Peça a uma pessoa comum para definir veracidade e a resposta muito provavelmente se restringirá a algo relacionado ao discurso verídico.  O Islã, entretanto, ensina que veracidade é muito mais do que ter uma língua honesta.  No Islã a veracidade é a conformidade do exterior com o interior, da ação com a intenção, do discurso com a crença e da prática com a pregação.  Dessa forma, veracidade é o pilar do caráter muçulmano elevado e o trampolim para suas ações virtuosas.

O grande sábio e erudito do Islã, Ibn al-Qayyim, disse: “Veracidade é a maior das estações. Dela brotaram todas as várias estações daqueles no caminho de Deus; e dela brotou o caminho elevado que se não for seguido, a perdição será o destino daquela pessoa. Através dela o hipócrita se distingue do crente, e o habitante do Paraíso se distingue do habitante do Inferno. É a espada de Deus em Sua terra: Corta tudo que toca; caça e extingue a falsidade quando a enfrenta; quem quer que lute usando-a como arma jamais será derrotado; e quem quer que a use em seu discurso, sua palavra será feita suprema sobre a de seu oponente. É a própria essência dos atos e a fonte dos estados espirituais; permite que a pessoa embarque de forma corajosa em situações perigosas e é a porta através da qual se entra na presença do Único possuidor de Majestade. É a fundação do edifício do Islã, o pilar central da certeza e o nível imediato logo abaixo do nível da missão profética.” [1]

A praticar a veracidade uma pessoa se aprimora, sua vida se torna digna e, devido a isso, ela é elevada a alturas louváveis e sua posição destaca aos olhos de Deus e também aos olhos das pessoas.  Como o Profeta Muhammad, que a misericórdia e bênçãos de Deus estejam sobre ele, relatou:

“Ordeno que sejam verazes porque a veracidade leva à virtude, e a virtude leva ao Paraíso. Um homem continua a ser veraz e se empenha pela veracidade até que seja registrado como uma pessoa veraz com Deus.

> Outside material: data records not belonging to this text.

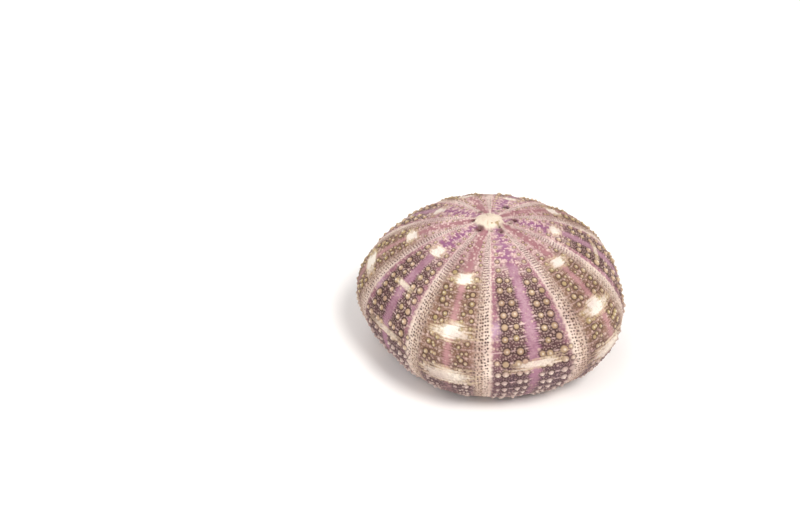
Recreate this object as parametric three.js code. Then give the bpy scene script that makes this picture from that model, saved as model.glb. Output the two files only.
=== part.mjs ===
// Sea urchin test: the empty, thin-walled shell of a large regular urchin.
//
// Millimetres, +Z up. The test stands on its oral side, with the mouth opening
// underneath, and the origin is on the surface it stands on, under the middle
// of its bounding box. One profile, an outer and an inner curve joined around
// the mouth's lip, is turned about the axis. Growth is then put in: a gently
// five-sided and slightly oval outline, ten puffed bulges around the mouth and
// a dome that leans a little.
import * as THREE from 'three';
import { mergeVertices } from 'three/addons/utils/BufferGeometryUtils.js';

// ---- driving dimensions ----------------------------------------------------
const TEST_DIAMETER = 90;
const AMBITUS_RADIUS = TEST_DIAMETER / 2;
const WALL = 1.8;

// Heights are shares of the ambitus radius, the widest part of the test.
const DOME_HEIGHT = 0.62 * AMBITUS_RADIUS;
const DOME_EXPONENT = 1.83;
const AMBITUS_HEIGHT = 0.465 * AMBITUS_RADIUS;
const UNDERSIDE_EXPONENT = 1.8;

// The oral side curls under to a resting ring, then rises into the mouth. The
// ring is cut flat by RESTING_FLAT_DEPTH, so each bulge stands on a small flat.
const RESTING_RING_RADIUS = 0.565 * AMBITUS_RADIUS;
const MOUTH_RADIUS = 0.34 * AMBITUS_RADIUS;
const MOUTH_LIP_HEIGHT = 0.15 * AMBITUS_RADIUS;
const RESTING_FLAT_DEPTH = 0.5;

// The apical disc, a low button of plates at the top.
const APICAL_DISC_RADIUS = 5.6;
const APICAL_DISC_RISE = 0.35;

// Five ambulacra form the corners of the rounded pentagon.
const SECTORS = 5;
const FIRST_AMBULACRUM_ANGLE = THREE.MathUtils.degToRad(-112.6);
const PENTAGON_DEPTH = 0.024;

// The outline is also a little longer one way, and the dome leans towards -X.
const OVAL_DEPTH = 0.033;
const OVAL_ANGLE = THREE.MathUtils.degToRad(-55);
const DOME_LEAN = THREE.MathUtils.degToRad(2.6);

// Ten grooves run into the mouth, one along each edge of each ambulacrum.
const ORAL_GROOVE_DEPTH = 1.3;
const ORAL_GROOVE_OUTER_RADIUS = 0.76 * AMBITUS_RADIUS;

// Resolution: the azimuth count is a multiple of the ten bulges.
const AZIMUTH_STEPS = 80;
const DOME_STEPS = 15;
const UNDERSIDE_STEPS = 8;
const LIP_CURL_STEPS = 5;
const LIP_ROUNDING_STEPS = 3;

// ---- profile ---------------------------------------------------------------

// A point on a superellipse quadrant, from its side (turn 0) to its end (turn 1).
function superellipse(turn, width, height, exponent) {
  const angle = turn * Math.PI / 2;
  return new THREE.Vector2(
    width * Math.cos(angle) ** (2 / exponent),
    height * Math.sin(angle) ** (2 / exponent),
  );
}

// How much the apical disc stands proud at a distance from the axis.
function apicalRise(radius) {
  const edge = THREE.MathUtils.smoothstep(radius, 0.8 * APICAL_DISC_RADIUS, 1.2 * APICAL_DISC_RADIUS);
  return APICAL_DISC_RISE * (1 - edge);
}

// The outside, from the apex over the ambitus and under to the mouth's lip.
function outerProfile() {
  const points = [];
  for (let step = 0; step <= DOME_STEPS; step++) {
    const point = superellipse(1 - step / DOME_STEPS, AMBITUS_RADIUS, DOME_HEIGHT, DOME_EXPONENT);
    points.push(new THREE.Vector2(point.x, AMBITUS_HEIGHT + point.y + apicalRise(point.x)));
  }
  const undersideWidth = AMBITUS_RADIUS - RESTING_RING_RADIUS;
  for (let step = 1; step <= UNDERSIDE_STEPS; step++) {
    const turn = step / UNDERSIDE_STEPS;
    const point = superellipse(turn, undersideWidth, AMBITUS_HEIGHT, UNDERSIDE_EXPONENT);
    points.push(new THREE.Vector2(RESTING_RING_RADIUS + point.x, AMBITUS_HEIGHT - point.y));
  }
  const curlWidth = RESTING_RING_RADIUS - MOUTH_RADIUS;
  for (let step = 1; step <= LIP_CURL_STEPS; step++) {
    const angle = step / LIP_CURL_STEPS * Math.PI / 2;
    const radius = RESTING_RING_RADIUS - curlWidth * Math.sin(angle);
    points.push(new THREE.Vector2(radius, MOUTH_LIP_HEIGHT * (1 - Math.cos(angle))));
  }
  points[0].x = 0;
  return points;
}

// The inside: the outside moved in by the wall, square to the curve.
function innerProfile(outer) {
  return outer.map((point, index) => {
    if (index === 0) {
      return new THREE.Vector2(0, point.y - WALL);
    }
    const before = outer[index - 1];
    const after = outer[index + 1] ?? new THREE.Vector2(point.x, point.y + 1);
    const along = after.clone().sub(before).normalize();
    return new THREE.Vector2(point.x + along.y * WALL, point.y - along.x * WALL);
  });
}

// The half circle that joins the two curves around the lip.
function lipRounding(outerEnd, innerEnd) {
  const middle = outerEnd.clone().add(innerEnd).multiplyScalar(0.5);
  const radius = outerEnd.distanceTo(innerEnd) / 2;
  const points = [];
  for (let step = 1; step < LIP_ROUNDING_STEPS; step++) {
    const angle = Math.PI * (1 - step / LIP_ROUNDING_STEPS);
    points.push(new THREE.Vector2(
      middle.x + radius * Math.cos(angle),
      middle.y + radius * Math.sin(angle),
    ));
  }
  return points;
}

// ---- departures from a turned shape ----------------------------------------

// Five times the angle from the first ambulacrum's centre line.
function pentagonPhase(azimuth) {
  return SECTORS * (azimuth - FIRST_AMBULACRUM_ANGLE);
}

// Radial scale that pushes the ambulacra out and stretches the oval.
function outlineScale(azimuth, radius) {
  const reach = Math.min(radius / AMBITUS_RADIUS, 1) ** 2;
  const pentagon = PENTAGON_DEPTH * Math.cos(pentagonPhase(azimuth));
  const oval = OVAL_DEPTH * Math.cos(2 * (azimuth - OVAL_ANGLE));
  return 1 + (pentagon + oval) * reach;
}

// Lift of the oral side: nothing on a bulge's crest, most in a groove.
function oralLift(azimuth, radius, height) {
  const crest = Math.abs(Math.cos(pentagonPhase(azimuth)));
  const inward = 1 - THREE.MathUtils.smoothstep(radius, MOUTH_RADIUS, ORAL_GROOVE_OUTER_RADIUS);
  const low = 1 - THREE.MathUtils.smoothstep(height, MOUTH_LIP_HEIGHT, AMBITUS_HEIGHT);
  return ORAL_GROOVE_DEPTH * (1 - crest) * inward * low;
}

// Turns a point about the ambitus level, fully above it and not at all at the base.
function lean(point) {
  const turn = DOME_LEAN * THREE.MathUtils.smoothstep(point.z, 0, AMBITUS_HEIGHT);
  const above = point.z - AMBITUS_HEIGHT;
  return new THREE.Vector3(
    point.x * Math.cos(turn) - above * Math.sin(turn),
    point.y,
    AMBITUS_HEIGHT + point.x * Math.sin(turn) + above * Math.cos(turn),
  );
}

function shapeByGrowth(geometry) {
  const position = geometry.getAttribute('position');
  const point = new THREE.Vector3();
  for (let index = 0; index < position.count; index++) {
    point.fromBufferAttribute(position, index);
    const azimuth = Math.atan2(point.y, point.x);
    const radius = Math.hypot(point.x, point.y);
    const scale = outlineScale(azimuth, radius);
    point.z += oralLift(azimuth, radius, point.z);
    point.x *= scale;
    point.y *= scale;
    const leaned = lean(point);
    position.setXYZ(index, leaned.x, leaned.y, Math.max(leaned.z - RESTING_FLAT_DEPTH, 0));
  }
}

// ---- the test --------------------------------------------------------------

function makeTest() {
  const outer = outerProfile();
  const inner = innerProfile(outer);
  const rounding = lipRounding(outer.at(-1), inner.at(-1));
  const profile = [...outer, ...rounding, ...inner.reverse()];

  // A lathe turns about Y, starts at -Y once it is stood up, and winds its
  // faces for a profile that climbs.
  const start = FIRST_AMBULACRUM_ANGLE + Math.PI / 2;
  let geometry = new THREE.LatheGeometry(profile.reverse(), AZIMUTH_STEPS, start);
  geometry.rotateX(Math.PI / 2);
  geometry.deleteAttribute('normal');
  geometry.deleteAttribute('uv');
  geometry = mergeVertices(geometry, 1e-3);
  shapeByGrowth(geometry);

  geometry.computeBoundingBox();
  const middle = geometry.boundingBox.getCenter(new THREE.Vector3());
  geometry.translate(-middle.x, -middle.y, 0);
  geometry.computeVertexNormals();

  const material = new THREE.MeshStandardMaterial({ color: 0x9c8579, roughness: 0.75, metalness: 0 });
  const mesh = new THREE.Mesh(geometry, material);
  mesh.name = 'sea_urchin_test';
  return mesh;
}

const model = new THREE.Group();
model.add(makeTest());

export default model;
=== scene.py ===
"""A sea urchin's empty test, seen from above its front on a pale floor.

The test is one continuous mesh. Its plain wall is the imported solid's own shape,
worked out again at a finer step, and the grown detail stands on the outside of
it: bosses, granules, rows of pores, plate seams and the plates around the apex.
The model is worked out in millimetres and turned into metres at the end.
"""
import math

import bmesh
import bpy
import numpy as np
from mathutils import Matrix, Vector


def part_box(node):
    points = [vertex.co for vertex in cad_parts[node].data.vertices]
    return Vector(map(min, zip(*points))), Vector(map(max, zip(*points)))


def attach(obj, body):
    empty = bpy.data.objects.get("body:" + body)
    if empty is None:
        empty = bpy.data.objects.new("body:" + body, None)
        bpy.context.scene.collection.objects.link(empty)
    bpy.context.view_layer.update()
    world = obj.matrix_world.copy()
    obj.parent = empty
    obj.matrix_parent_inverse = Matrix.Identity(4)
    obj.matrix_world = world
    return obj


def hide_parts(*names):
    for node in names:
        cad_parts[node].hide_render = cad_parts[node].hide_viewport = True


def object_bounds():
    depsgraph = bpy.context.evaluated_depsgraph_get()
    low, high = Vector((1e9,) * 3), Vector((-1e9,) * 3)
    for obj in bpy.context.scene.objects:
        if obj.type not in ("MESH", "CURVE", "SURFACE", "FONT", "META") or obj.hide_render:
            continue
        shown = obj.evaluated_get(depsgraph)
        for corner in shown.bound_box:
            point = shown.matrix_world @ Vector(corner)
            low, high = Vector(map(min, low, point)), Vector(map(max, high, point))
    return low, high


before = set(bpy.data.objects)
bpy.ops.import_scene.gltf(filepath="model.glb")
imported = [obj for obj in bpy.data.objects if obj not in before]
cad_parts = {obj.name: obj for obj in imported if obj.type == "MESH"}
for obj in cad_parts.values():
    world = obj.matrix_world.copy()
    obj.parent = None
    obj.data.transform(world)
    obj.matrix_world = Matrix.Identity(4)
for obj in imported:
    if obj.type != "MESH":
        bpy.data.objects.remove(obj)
CAD_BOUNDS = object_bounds()

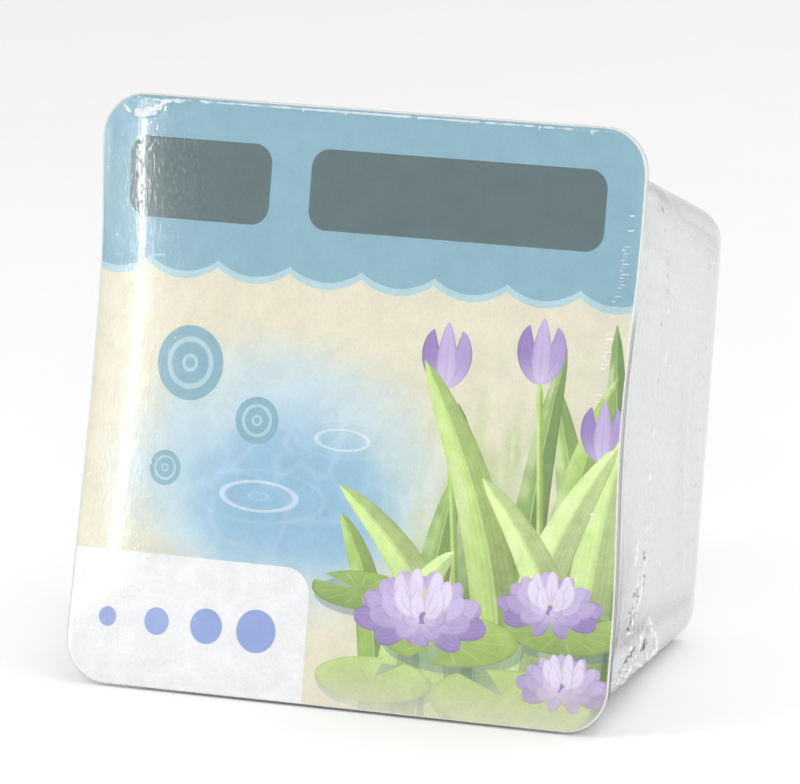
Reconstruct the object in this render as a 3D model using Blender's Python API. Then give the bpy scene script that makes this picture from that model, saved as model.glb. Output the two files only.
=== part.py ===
"""A sealed water plant kit: a white tapered pot, a printed square card that closes it, and clear shrink film.

The pack lies on its side. Its three pieces are modelled about the pot's own axis, with X across the card, Y from
the card's back towards the pot's base and Z up the card, and an empty then leans them back onto the ground.
Everything is in metres.
"""

import math

import bmesh
import bpy
import mathutils

# Driving dimensions
CARD_WIDTH = 0.150
CARD_THICKNESS = 0.0014
CARD_CORNER_RADIUS = 0.0115
POT_RIM_WIDTH = 0.1410
POT_BASE_WIDTH = 0.1105
POT_DEPTH = 0.0970
POT_WALL = 0.0012
RIM_CORNER_RADIUS = 0.0125
BASE_CORNER_RADIUS = 0.0085
FLANGE_REACH = 0.0030
FLANGE_THICKNESS = 0.0014
BASE_EDGE_ROUND = 0.0015
CURL_FADES = 0.0300
FOOT_INSET = 0.0060
FOOT_WIDTH = 0.0020
FOOT_HEIGHT = 0.0015
FILM_THICKNESS = 0.0003
CLEARANCE = 0.0003

# The card's warp: how far its edges leave the plane of its corners, where along them, and how far in
LEFT_CURL = 0.0045
LEFT_CURL_PEAK = 0.0250
LEFT_CURL_UPWARD = 0.0440
LEFT_CURL_DOWNWARD = 0.0940
LEFT_CURL_STARTS = 0.0350
RIGHT_BOW = 0.0040
RIGHT_BOW_PEAK = 0.0015
RIGHT_BOW_REACH = 0.0520
RIGHT_BOW_STARTS = 0.0250

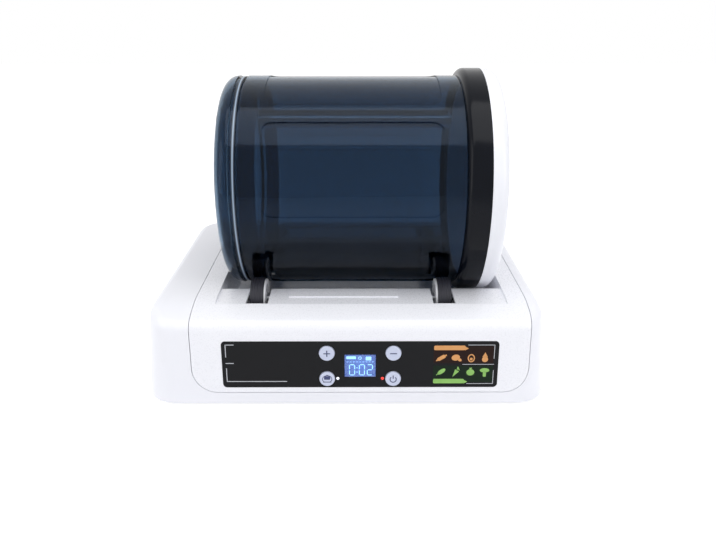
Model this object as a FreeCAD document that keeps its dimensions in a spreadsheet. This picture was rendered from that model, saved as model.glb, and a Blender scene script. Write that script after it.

E tenham cuidado com a falsidade, porque a falsidade leva ao pecado e o pecado leva ao Fogo. Um homem continua a mentir e se empenha na falsidade até que seja registrado como um mentiroso com Deus.” (Saheeh Muslim)

Assim a veracidade é algo que deve ser cultivado até que fique implantada na alma e disposição de uma pessoa e, consequentemente, se reflita no caráter dessa pessoa.  Ali b. Abi Talib, o primo e genro do Profeta Muhammad, mencionou o efeito positivo recíproco de se comportar de forma veraz com as pessoas nessa vida mundana:

“Quem quer que faça três coisas com relação às pessoas, elas requererão três coisas dele: que toda vez que falem com elas, que ele diga a verdade; que toda vez que lhe confiem algo, que ele não as traia; e que toda vez que ele lhes prometa algo, que cumpra. Se ele fizer isso, seus corações o amarão, suas línguas o elogiarão e elas virão em seu auxílio.” [2]

Quanto à Vida Eterna, através da Graça e Misericórdia de Deus, os obedientes – praticantes da veracidade – alcançarão uma posição no Paraíso junto com as mais afortunadas das almas mencionadas na revelação.

“Aqueles que obedecem a Deus e ao Mensageiro, contar-se-ão entre os agraciados por Deus: profetas, verazes, mártires e virtuosos. Que excelentes companheiros serão!” (Alcorão 4:69) 

De fato, a veracidade é um atributo essencial de todo profeta que agraciou a terra.  É dito no Alcorão:

“E menciona, no Livro, (a história de) Abraão; ele foi um homem de verdade, e um profeta.” (Alcorão 19:41)

“E menciona, no Livro, Ismael; ele foi um homem de verdade, e um mensageiro, um profeta.” (Alcorão 19:54)

“E menciona, no Livro, Enoque; ele foi um profeta dos mais verazes.” (Alcorão 19:56)

Também lemos no Alcorão como um homem encarcerado junto com o profeta José se dirigiu a ele com as palavras:

“José! O mais veraz!...” (Alcorão 12:46)

... e que Maria, a mãe de Jesus, também foi declarada veraz nas Palavras de Deus:

“O Messias, filho de Maria, não é mais do que um mensageiro, do nível dos mensageiros que o precederam; e sua mãe era sinceríssima.” (Alcorão 5:75)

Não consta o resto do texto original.